Richard Attenborough's A Bridge Too Far, 1977
  • Portait of the Artist as a Young Man. James Joyce's tale of a young man growing up in Ireland, brought to the screen by director Joseph Strick, starring Bosco Hogan and T.P. McKenna. 
  • Goodbye Emmanuelle. The third in the series of softcore movies, with Sylvia Kristel and directed by Francois Leterrier. 
  • The Other Side of Midnight. The film 20th Century-Fox apparently expected would be its hit of the year. Based on Sidney Sheldon's novel about a woman trying to track down her wartime lover. Directed by Charles Jarrott, starring Marie-France Pisier, John Beck and Susan Sarandon. 
  • Valentino. Director Ken Russell's wildly stylised take on the life of Rudolph Valentino, starring Rudolf Nureyev. 
  • The Deep. An attempt to follow the success of Jaws by adapting another Peter Benchley novel, about treasure-hunting divers in Bermuda. Directed by Peter Yates and starring Nick Nolte, Jacqueline Bisset and Robert Shaw. 
  • A Bridge Too Far. Richard Attenborough's all-star account of the failure of Operation Market Garden, an Allied mission to help liberate the Netherlands in World War II. Starring Dirk Bogarde, James Caan. Michael Caine, Sean Connery, Edward Fox and Anthony Hopkins.
  • The Rescuers. Disney animation with a network of mice rescuing a kidnapped orphan. 
  • Slap Shot. Paul Newman in the story of a struggling hockey team whose play becomes violent, directed by George Roy Hill. 


What else was showing when Star Wars reached your area?


I based the above lists on cinema listings from the dates Star Wars opened in the US and UK. But it took a long time for the release of Star Wars to spread across the US and then the rest of the world.

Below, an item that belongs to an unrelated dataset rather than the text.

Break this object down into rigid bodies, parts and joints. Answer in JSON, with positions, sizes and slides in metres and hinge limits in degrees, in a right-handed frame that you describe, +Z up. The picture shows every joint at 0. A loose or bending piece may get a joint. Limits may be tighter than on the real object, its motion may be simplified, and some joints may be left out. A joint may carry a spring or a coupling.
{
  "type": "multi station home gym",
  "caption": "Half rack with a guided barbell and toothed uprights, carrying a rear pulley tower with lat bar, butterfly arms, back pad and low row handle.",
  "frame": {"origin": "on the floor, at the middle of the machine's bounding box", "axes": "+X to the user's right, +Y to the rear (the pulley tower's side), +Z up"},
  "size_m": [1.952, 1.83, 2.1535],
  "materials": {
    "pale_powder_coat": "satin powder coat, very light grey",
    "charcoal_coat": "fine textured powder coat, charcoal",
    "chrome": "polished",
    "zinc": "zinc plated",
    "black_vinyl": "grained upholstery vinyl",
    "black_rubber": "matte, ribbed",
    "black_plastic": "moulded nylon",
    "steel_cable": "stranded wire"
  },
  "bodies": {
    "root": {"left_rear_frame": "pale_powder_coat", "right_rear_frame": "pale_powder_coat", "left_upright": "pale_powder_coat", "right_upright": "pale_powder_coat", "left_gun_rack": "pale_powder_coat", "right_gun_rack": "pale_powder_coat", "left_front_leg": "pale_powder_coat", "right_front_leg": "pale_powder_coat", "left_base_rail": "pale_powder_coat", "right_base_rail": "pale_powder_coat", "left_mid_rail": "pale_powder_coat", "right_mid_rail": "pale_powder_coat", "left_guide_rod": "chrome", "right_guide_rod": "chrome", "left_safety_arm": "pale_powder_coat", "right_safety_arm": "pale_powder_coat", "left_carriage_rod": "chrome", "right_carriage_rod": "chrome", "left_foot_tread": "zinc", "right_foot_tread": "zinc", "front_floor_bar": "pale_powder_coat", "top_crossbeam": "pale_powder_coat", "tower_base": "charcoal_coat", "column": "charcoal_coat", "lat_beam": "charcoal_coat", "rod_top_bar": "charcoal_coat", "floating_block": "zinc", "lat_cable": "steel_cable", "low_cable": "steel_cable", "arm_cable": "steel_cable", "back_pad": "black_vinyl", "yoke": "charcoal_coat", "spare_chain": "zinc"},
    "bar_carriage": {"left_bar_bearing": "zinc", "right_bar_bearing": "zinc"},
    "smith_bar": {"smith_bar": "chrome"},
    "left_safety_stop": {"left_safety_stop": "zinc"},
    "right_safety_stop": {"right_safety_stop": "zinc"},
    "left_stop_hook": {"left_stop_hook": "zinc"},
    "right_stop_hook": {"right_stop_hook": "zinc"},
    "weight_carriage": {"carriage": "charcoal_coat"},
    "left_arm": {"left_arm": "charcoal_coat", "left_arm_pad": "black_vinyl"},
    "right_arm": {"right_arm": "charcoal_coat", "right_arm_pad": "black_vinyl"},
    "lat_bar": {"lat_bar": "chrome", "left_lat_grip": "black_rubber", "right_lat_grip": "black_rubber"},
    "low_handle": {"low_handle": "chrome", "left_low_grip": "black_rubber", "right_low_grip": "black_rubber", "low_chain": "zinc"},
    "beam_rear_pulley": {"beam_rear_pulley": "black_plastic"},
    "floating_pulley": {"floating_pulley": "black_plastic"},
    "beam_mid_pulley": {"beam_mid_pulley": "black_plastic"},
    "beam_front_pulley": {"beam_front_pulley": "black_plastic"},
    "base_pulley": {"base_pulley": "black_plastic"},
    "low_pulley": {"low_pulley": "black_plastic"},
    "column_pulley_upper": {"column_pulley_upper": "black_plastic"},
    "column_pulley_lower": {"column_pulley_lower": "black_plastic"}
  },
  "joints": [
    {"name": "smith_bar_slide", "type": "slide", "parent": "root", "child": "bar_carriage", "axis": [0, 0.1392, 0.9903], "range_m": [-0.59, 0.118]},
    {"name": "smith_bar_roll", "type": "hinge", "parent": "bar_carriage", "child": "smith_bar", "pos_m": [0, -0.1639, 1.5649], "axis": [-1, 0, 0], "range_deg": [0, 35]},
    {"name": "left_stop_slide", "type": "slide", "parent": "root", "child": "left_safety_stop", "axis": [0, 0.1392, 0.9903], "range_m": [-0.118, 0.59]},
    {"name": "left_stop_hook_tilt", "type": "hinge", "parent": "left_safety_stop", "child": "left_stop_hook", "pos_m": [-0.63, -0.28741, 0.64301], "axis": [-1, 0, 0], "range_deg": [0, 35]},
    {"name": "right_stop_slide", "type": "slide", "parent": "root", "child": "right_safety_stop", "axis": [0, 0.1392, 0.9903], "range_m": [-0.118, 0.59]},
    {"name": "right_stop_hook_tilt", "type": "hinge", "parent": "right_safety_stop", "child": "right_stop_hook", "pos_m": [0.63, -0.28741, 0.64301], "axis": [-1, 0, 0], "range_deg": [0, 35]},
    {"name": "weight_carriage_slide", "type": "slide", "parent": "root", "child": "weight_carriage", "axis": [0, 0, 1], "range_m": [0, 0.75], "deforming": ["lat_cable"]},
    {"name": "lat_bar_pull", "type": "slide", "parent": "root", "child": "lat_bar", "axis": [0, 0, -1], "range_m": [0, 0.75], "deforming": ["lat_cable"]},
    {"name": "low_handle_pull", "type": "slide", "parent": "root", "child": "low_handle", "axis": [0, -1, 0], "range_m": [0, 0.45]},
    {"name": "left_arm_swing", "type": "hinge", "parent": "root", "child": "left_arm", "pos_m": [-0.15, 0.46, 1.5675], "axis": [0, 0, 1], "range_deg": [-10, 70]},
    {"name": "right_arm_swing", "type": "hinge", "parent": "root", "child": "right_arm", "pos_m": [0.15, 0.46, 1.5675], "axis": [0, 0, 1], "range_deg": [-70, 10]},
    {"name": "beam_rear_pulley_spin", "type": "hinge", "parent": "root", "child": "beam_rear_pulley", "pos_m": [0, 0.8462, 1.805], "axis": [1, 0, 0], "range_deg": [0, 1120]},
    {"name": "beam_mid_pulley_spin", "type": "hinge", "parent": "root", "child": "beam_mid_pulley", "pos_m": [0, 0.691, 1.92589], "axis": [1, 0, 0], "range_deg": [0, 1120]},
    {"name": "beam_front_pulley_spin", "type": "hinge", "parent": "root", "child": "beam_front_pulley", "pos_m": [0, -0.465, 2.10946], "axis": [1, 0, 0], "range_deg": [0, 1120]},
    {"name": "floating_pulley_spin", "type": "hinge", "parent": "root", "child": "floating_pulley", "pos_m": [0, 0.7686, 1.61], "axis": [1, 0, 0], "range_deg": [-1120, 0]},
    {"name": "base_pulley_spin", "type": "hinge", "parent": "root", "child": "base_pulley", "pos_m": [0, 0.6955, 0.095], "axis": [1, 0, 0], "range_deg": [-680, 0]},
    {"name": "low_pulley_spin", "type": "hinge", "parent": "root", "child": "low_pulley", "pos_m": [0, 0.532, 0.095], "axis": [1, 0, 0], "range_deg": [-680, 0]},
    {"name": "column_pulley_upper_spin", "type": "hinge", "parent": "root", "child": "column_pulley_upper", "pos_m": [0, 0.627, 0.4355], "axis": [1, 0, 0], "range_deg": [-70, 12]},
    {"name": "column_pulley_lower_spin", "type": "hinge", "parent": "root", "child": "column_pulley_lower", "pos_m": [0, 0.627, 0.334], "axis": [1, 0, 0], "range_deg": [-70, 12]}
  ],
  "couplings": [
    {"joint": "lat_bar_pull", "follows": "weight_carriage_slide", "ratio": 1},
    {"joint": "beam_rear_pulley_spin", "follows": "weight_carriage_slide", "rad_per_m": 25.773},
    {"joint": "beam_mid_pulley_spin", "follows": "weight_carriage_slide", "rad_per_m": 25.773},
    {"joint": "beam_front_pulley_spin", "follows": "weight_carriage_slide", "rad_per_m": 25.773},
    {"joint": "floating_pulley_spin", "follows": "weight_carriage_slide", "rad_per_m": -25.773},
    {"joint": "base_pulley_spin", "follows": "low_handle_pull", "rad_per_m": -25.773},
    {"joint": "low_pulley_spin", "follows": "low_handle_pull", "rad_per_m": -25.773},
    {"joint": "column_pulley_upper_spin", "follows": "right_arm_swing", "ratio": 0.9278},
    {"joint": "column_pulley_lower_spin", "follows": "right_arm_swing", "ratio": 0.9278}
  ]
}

So the film might equally well have been competing with other movies in your area. 

In my town, for example, the films on show the day before Star Wars came out were these: Black Joy, The Other Side of Midnight, The Choirboys, Alice in Wonderland, The Sting (a re-issue), Steelyard Blues and Young Lady Chatterley (a lot of adult material there).

It's often suggested that Star Wars brought an end to an era when American cinema was exciting and surprising. Well, these lists certainly show variety, and some of those movies were very good. But to me, there's more than a hint of desperation there. Cinema attendances were going down, and you can see that studios wanted another Jaws, another The Omen, another Emmanuelle, or to hit upon some elusive new formula for huge box office returns.

I'll return another day to the subject of 1977's other films. But in the meantime, I'd be interested in your memories of that year in film-going. Do leave a comment below.

5 comments:

Rory Cobb said...

Man, I love this blog- and this is my favorite thing about it- putting this film in an his context. Yes it was the biggest-and most life changing film event I had (or would ever ha e) experienced, but it’s so hard to explain to others what it was like back then. As I’ve said before- I saw it once-ONCE- that summer. The other films I saw in ‘77 were: Airport 77, Race for your life, Charlie Brown, Smokey and the Bandit, and Candleshoe (had a big crush on Jodie Foster). After I saw Star Wars- Pete’s Dragon High Anxiety, and....what was that other movie? It was really big at that time, too...oh yeah. Close Encounters of the Third Kind.

Darren Slade said...

Thanks for the kind comment, Rory.
I enjoyed your list of films you saw in '77. I wasn't even aware of Race For Your Life, Charlie Brown. I guess that shows that for youngsters, movie-going in '77 wasn't all about Annie Hall, Julia or Cross of Iron!
I'm thinking of doing more posts on individual movies of 1977, and what they tell us about the world into which Star Wars was released. I've already got some notes on The Spy Who Loved Me from that perspective. (It's an interesting one because it came before Star Wars in the UK but after it in the US). I'd be keen to know if that sounds like a good subject for an occasional series of posts.



Rory Cobb said...

Great idea! To me, the context of Star Wars in the world of 1977/1978 iis important in an historical context; and personally, vastly more interesting than Star Wars in context as a part of or a series of films. The world changed when this movie came out, and to understand that is to understand what that world was at the time (particularly with regards to popular culture- IE, film, television, music, comic books). We are bound to have a different take on this (the Continental differences, you know), but I’d personally find such perspectives fascinating and welcomed. Empire of Dreams touches on this somewhat, but barely scratches the surface.

Chris said...

I have to wonder if the massive box-office success of Star Wars was due in part to its competition. Almost nothing it competed against during its U.S. run was family-friendly or interesting to anyone under 18. Star Wars had something for every member of the family, not just the parents.

Darren Slade said...

Absolutely right, Chris. I guess Smokey & the Bandit was some sort of competition for the family market, and there was The Spy Who Loved Me later that summer. But a far cry from the crowded marketplace we have today.